The amendments require entities involved in an acquisition that meet the scope criteria to assess the existing factors in Topic 805 below to identify the accounting acquirer.

  • Relative voting rights in the combined entity. The accounting acquirer is typically the entity whose owners retain or receive the largest portion of the voting rights in the combined entity.
  • Existence of a large minority voting interest in the combined entity if no other entity has a significant voting interest. The accounting acquirer is typically the entity whose owners holds the largest minority voting interest in the combined entity.
  • Composition of the governing body. The accounting acquirer is typically the entity whose owners can elect or appoint or remove the majority of members of the governing body of the combined entity.
  • Composition of senior management. The accounting acquirer is typically the entity whose former management dominates the management of the combined entity.
  • Terms of the exchange of equity interests. The accounting acquirer is typically the entity that pays a premium over the pre-combination fair value of the equity interests of the other entity.
  • Relative size. The accounting acquirer is typically the entity whose relative size is significantly larger than that of the other entity.
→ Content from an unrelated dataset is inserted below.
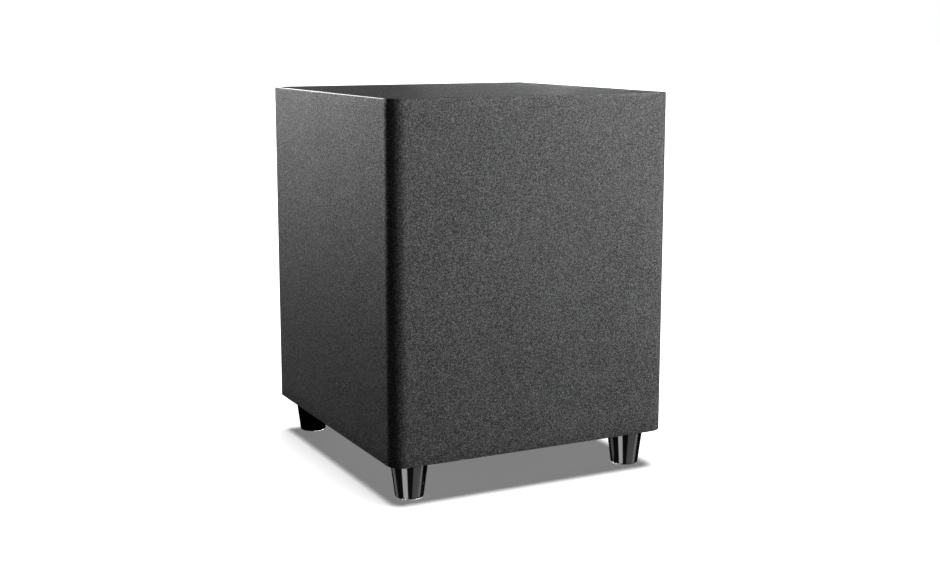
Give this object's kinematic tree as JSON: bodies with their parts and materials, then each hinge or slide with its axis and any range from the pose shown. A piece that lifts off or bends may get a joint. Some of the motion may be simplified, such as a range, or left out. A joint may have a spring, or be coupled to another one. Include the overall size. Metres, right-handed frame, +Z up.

If a new entity is formed to issue equity interests, one of the combining entities that existed before the business combination should be identified as the accounting acquirer by applying the above factors.

Effective Dates

The amendments are effective for all entities for annual reporting periods beginning after December 15, 2026, and interim reporting periods within those annual reporting periods.

Early adoption is permitted as of the beginning of an interim or annual reporting period.

Transition Requirements

The amendments require that an entity apply the new guidance prospectively to any acquisition transaction that occurs after the initial application date.